The reservoirs, the two largest in the United States, have been declining for years, amid a megadrought that began in 2000 and that has continued and been made worse by global warming. This period is now the driest two decades in 1,200 years.

The Colorado gets most of its water from melting snowpack, and the situation has worsened over the past two years as soils have become so dry that much of the runoff was absorbed before reaching the river. This year, runoff in the upper Colorado basin, which reaches Lake Powell, is projected to be only about two-thirds of average.

The level of Lake Powell is currently at an elevation of 3,523 feet, 177 feet below capacity. The intakes that allow water through the dam to generate hydropower are at 3,490 feet.

In a letter to state water officials in April in which she proposed keeping water in Lake Powell, Ms. Trujillo wrote that if the lake reached 3,490 feet, “the western electrical grid would experience uncertain risk and instability.”

Hydropower is useful in maintaining the stability of electrical grids in part because the amount of electricity generated can quickly be changed to help the grid match demand.

In addition, Ms.
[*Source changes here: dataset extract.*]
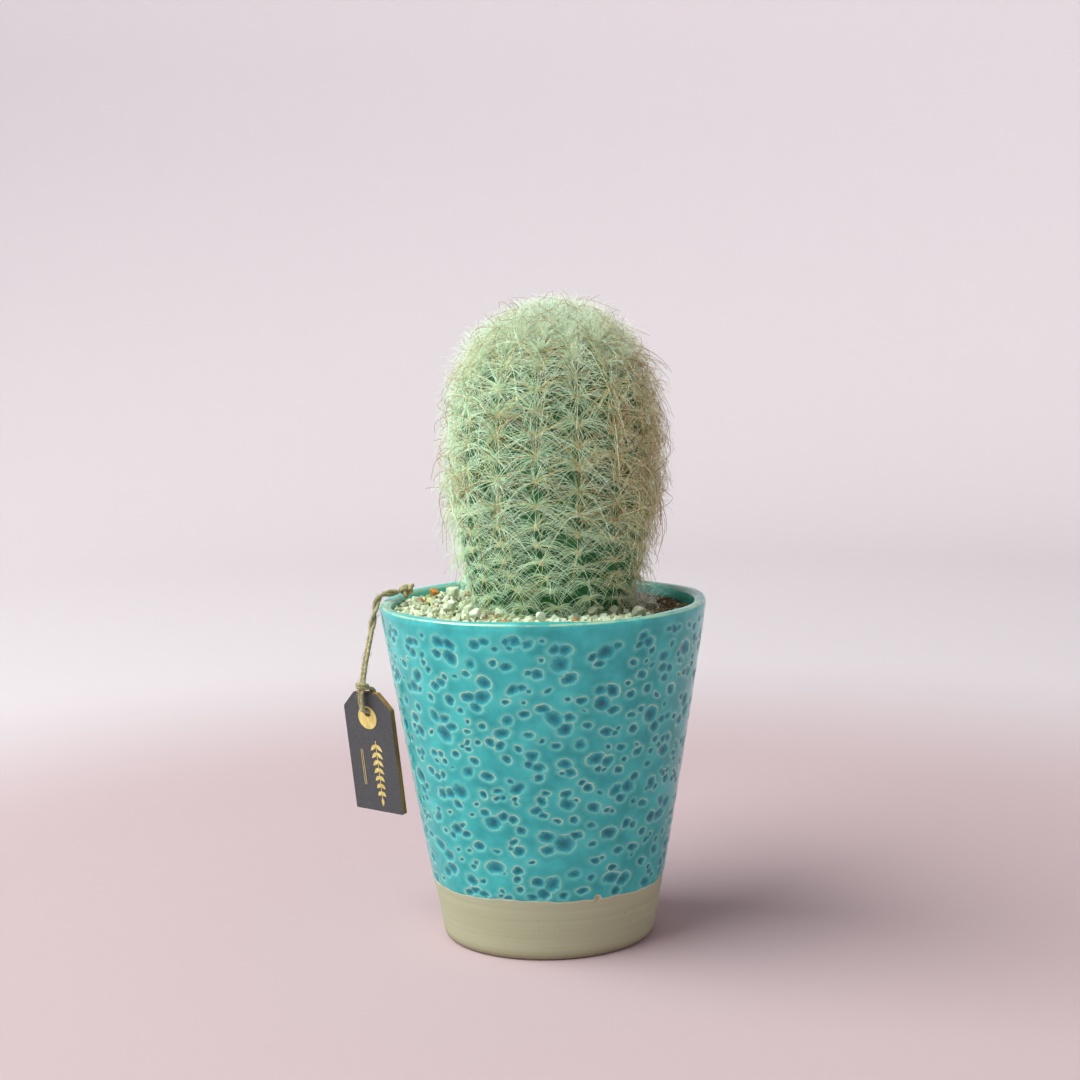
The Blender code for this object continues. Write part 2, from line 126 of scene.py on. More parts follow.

Trujillo wrote, water supplies to Western and Southwestern states “would be subject to increased operational uncertainty.” Water supplies to Page, Ariz., near the dam, and a nearby Native tribe, would especially be at risk, she wrote, because their intake is at about the same elevation as the hydropower intakes.

The dam itself would face “unprecedented reliability challenges,” Ms. Trujillo wrote, because with the hydropower intakes above the water level, the lake water would have to be routed through the dam using lower tunnels that were not designed for continuous use. “We are approaching operating conditions for which we have only very limited actual operating experience — and which occurred nearly 60 years ago,” she wrote.

Brad Udall, a senior climate scientist at Colorado State University, said the concerns about the reliability of the power grid and of the dam had not really been raised in all the drought contingency planning over the past few decades.

“We’ve expended a lot of effort in producing plans” for what happens when the reservoirs fall to critical levels, Mr. Udall said. “And what we’re finding out, unfortunately, is that these plans are turning out to be completely inadequate. All of a sudden these new issues arise and haven’t having previously been considered and are really important.”